Here, the Ordinance provides protection solely for religious institutions. Not only does it provide protection, it shields religious institutions from constitutionally protected criticism. It applies only at "houses of worship." TMC § 9.45.140(b)(1)-(4). It applies only to "religious events." TMC § 9.45.140(b). Wholly absent with this Ordinance is an applicability to a "broad  spectrum of groups," which is "an important index of secular effect." Widmar v. Vincent, 454 U.S. 263, 274 (1981). The only groups receiving the protections of the Ordinance are religious institutions, which violates the Establishment Clause. While religious institutions are entitled to generally applicable protections, they are not entitled to protection from criticism in public places. This case is similar to Texas Monthly v. Bullock, where Texas passed a sales tax exemption for "periodicals published or distributed by a religious faith and consisting wholly of writings promulgating the teaching of the faith." Because that exemption favored exclusively religious institutions, it was invalid. [Footnote: Funeral-picketing ordinances are another good example of the type of a law that has an entirely secular purpose but may incidentally benefit religion. Indeed, a funeral or burial service may be entirely secular and there is no requirement that it be held at any house of worship. Thus, it is likely that such ordinances—unlike the ordinance present here—would comport with the Establishment Clause.]
If there is any doubt that the Ordinance violates the Establishment Clause, that doubt is conclusively resolved by Larkin v. Grendel's Den, Inc., 459 U.S. 116 (1982). As discussed, the Ordinance vests churches with the exclusive ability to decide when the Ordinance is enforced [by announcing in a newspaper when their services are held, including, as in this case, that they are held 15 hours a day seven days a week -EV]. In Larkin, the question presented was: "whether a Massachusetts statute, which vests in the governing bodies of churches and schools the power effectively to veto applications for liquor licenses within a five hundred foot radius of the church or school, violates the Establishment Clause of the First Amendment …." The Court found that it did.

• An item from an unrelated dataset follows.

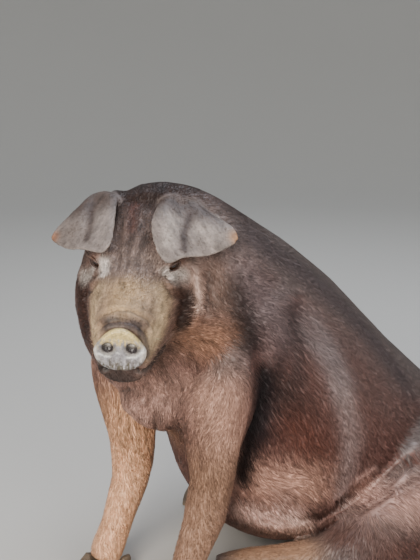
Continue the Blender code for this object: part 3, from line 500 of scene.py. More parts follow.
EAR_MARKS = {
    # The ears' roots: their own darker brown, with painted shade over the thick top edge.
    "left root": ([(45, 272, 140), (75, 270, 132), (108, 262, 122)], 36, "#3f322d", 0.95),
    "right root": ([(-45, 280, 138), (-75, 282, 130), (-105, 270, 118)], 36, "#3f322d", 0.92),
    "left lobe": ([(56, 225, 120), (56, 180, 98)], 13, "#a0968f", 0.75),
    "left blade": ([(100, 215, 112), (128, 215, 100)], 17, "#968c86", 0.70),
    "right lobe": ([(-55, 235, 112), (-56, 200, 100)], 12, "#8f8580", 0.70),
    # Painted shade in the fold down the middle of each ear, in this mark and the next.
    "left crease": ([(86, 247, 121), (79, 205, 105), (82, 178, 90)], 8, "#3a2e2a", 0.92),
    "right crease": ([(-84, 262, 121), (-80, 215, 105), (-81, 190, 95)], 7.5, "#3a2e2a", 0.92),
    "left tip": ([(168, 222, 95), (182, 222, 90)], 14, "#a87c56", 0.85),
    "right blade": ([(-105, 215, 100), (-140, 215, 86)], 26, "#675d58", 0.80),
    "right tip": ([(-146, 218, 82), (-158, 222, 78)], 13, "#98684a", 0.80),
}
RIM_HEX = "#b9ada6"
RIM_DEPTH = 0.012
STREAK_SAMPLES = 17
EVEN_SPREAD = 0.289


def ear_share(points, near=0.002, far=0.007):
    """One on the ear flaps, by how near each point lies to the solids of the ears."""
    share = np.zeros(len(points))
    for side in ("left", "right"):
        low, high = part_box("ear_" + side)
        close = np.all((points > np.array(low) - far) & (points < np.array(high) + far), axis=1)
        index = np.where(close)[0]
        away = np.array([ear_trees[side].find_nearest(Vector(points[i]))[3] for i in index])
        share[index] = np.maximum(share[index], 1 - step(away, near, far))
    return share


ear_trees = {side: surface_of(frame["nodes"]["ear_" + side].data) for side in ("left", "right")}


def rim_share(points, normals, flap, on_skin):
    """One along the rims of the ears, where the skin faces out of the flap's edge."""
    share = np.zeros(len(points))
    for i in np.where(flap > 0.6)[0]:
        into = Vector(-normals[i])
        hit = on_skin.ray_cast(Vector(points[i]) + into * 0.0008, into, 0.05)
        share[i] = 1.0 if hit[0] is None else min(1.0, max(0.0, (hit[3] - RIM_DEPTH) / RIM_DEPTH))
    return share


def hashed(cells):
    """A number from nought to one for each whole-number cell, the same each run."""
    mix = cells[:, 0] * 73856093 ^ cells[:, 1] * 19349663 ^ cells[:, 2] * 83492791
    mix = (mix ^ (mix >> 13)) * 1274126177 & 0x7FFFFFFF
    return (mix ^ (mix >> 16)) % 65536 / 65535


def streaks(points, lie, cell, reach):
    """Streaks along a lie, with a mean of nought: noise averaged along the way that it runs."""
    total = np.zeros(len(points))
    for away in np.linspace(-reach, reach, STREAK_SAMPLES):
        cells = np.floor((points + lie * away) / cell).astype(np.int64)
        total += hashed(cells) - 0.5
    return total / (EVEN_SPREAD * math.sqrt(STREAK_SAMPLES))


def plain(points, shade):
    """One colour for every point."""
    return np.array(linear(shade)) + 0 * points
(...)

The Court first noted that the statute improperly "delegate[d] to private, nongovernmental entities … a power normally vested in agencies of government." So too here. The function of implementing speech restrictions is normally a power reserved to the state; the Ordinance places that power in the hands of churches. The Ordinance, "by delegating a governmental power to religious institutions, inescapably implicates the Establishment Clause." …
Even more significantly, if Larkin prohibits church involvement in the regulation of activity that is not constitutionally protected (the issuance of liquor licenses), then churches most assuredly cannot be given full discretion over the regulation of constitutionally protected free-speech rights.
Houses of worship—and only houses of worship—benefit from the protections of the Ordinance entirely at their own discretion, and the Ordinance shields those institutions from criticism in public areas. Because the Ordinance therefore violates the Establishment Clause, it should be invalidated as unconstitutional, and the Defendants' motion to dismiss should be granted.
We look forward to seeing what the court decides.